Production Grade Object Store

FlyteAdmin, FlytePropeller, and DataCatalog components rely on an Object Store to hold files.

In this section, we’ll modify the Flyte deploy to use AWS S3 for object storage. The process for other cloud providers like GCP GCS should be similar.

To start, create an s3 bucket.

Next, remove the old sandbox object store by opening up the flyte/kustomization.yaml file and deleting the storage line.

- github.com/lyft/flyte/kustomize/dependencies/storage

With this line gone, you can re-run kustomize build flyte > flyte_generated.yaml and see that the sandbox object store has been removed from the flyte_generated.yaml file.

Next, open the configs admindeployment/flyteadmin_config.yaml, propeller/config.yaml, datacatalog/datacatalog_config.yaml and look for the storage configuration.

Change the storage configuration in each of these configs to use your new s3 bucket like so

storage:
  type: s3
  container: {{ YOUR-S3-BUCKET }}
  connection:
    auth-type: accesskey
    access-key: {{ YOUR_AWS_ACCESS_KEY }}
    secret-key: {{ YOUR_AWS_SECRET_KEY }}
    region: {{ YOUR-AWS-REGION }}

Note: To use IAM roles for authentication, switch to the “iam” auth-type.

Next, open propeller/plugins/config.yaml and remove the default-env-vars (no need to replace them, the default behavior is sufficient).

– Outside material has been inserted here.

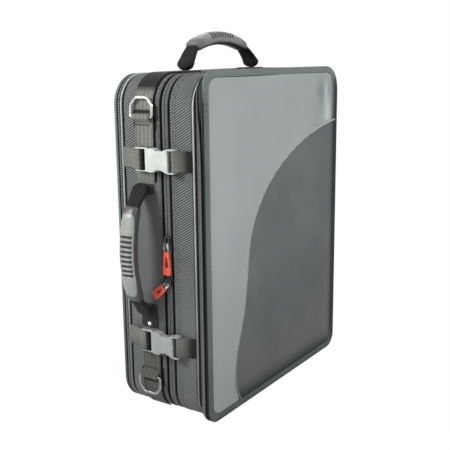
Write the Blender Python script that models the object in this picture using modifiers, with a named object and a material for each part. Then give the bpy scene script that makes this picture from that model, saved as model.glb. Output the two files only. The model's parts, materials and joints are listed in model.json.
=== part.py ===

Now if you re-run kustomize build flyte > flyte_generated.yaml, you should see that the configmaps have been updated.

Run kubectl apply -f flyte_generated.yaml to deploy these changes to your cluster for a production-ready deployment.

Dynamically Configured Projects

As your Flyte user-base evolves, adding new projects is as simple as registering them through the cli

flyte-cli -h {{ your-flyte-admin-host.com }} register-project --identifier myuniqueworkflow --name FriendlyWorkflowName

A cron which runs at the cadence specified in flyteadmin config will ensure that all the kubernetes resources necessary for the new project are created and new workflows can successfully be registered and executed under the new project.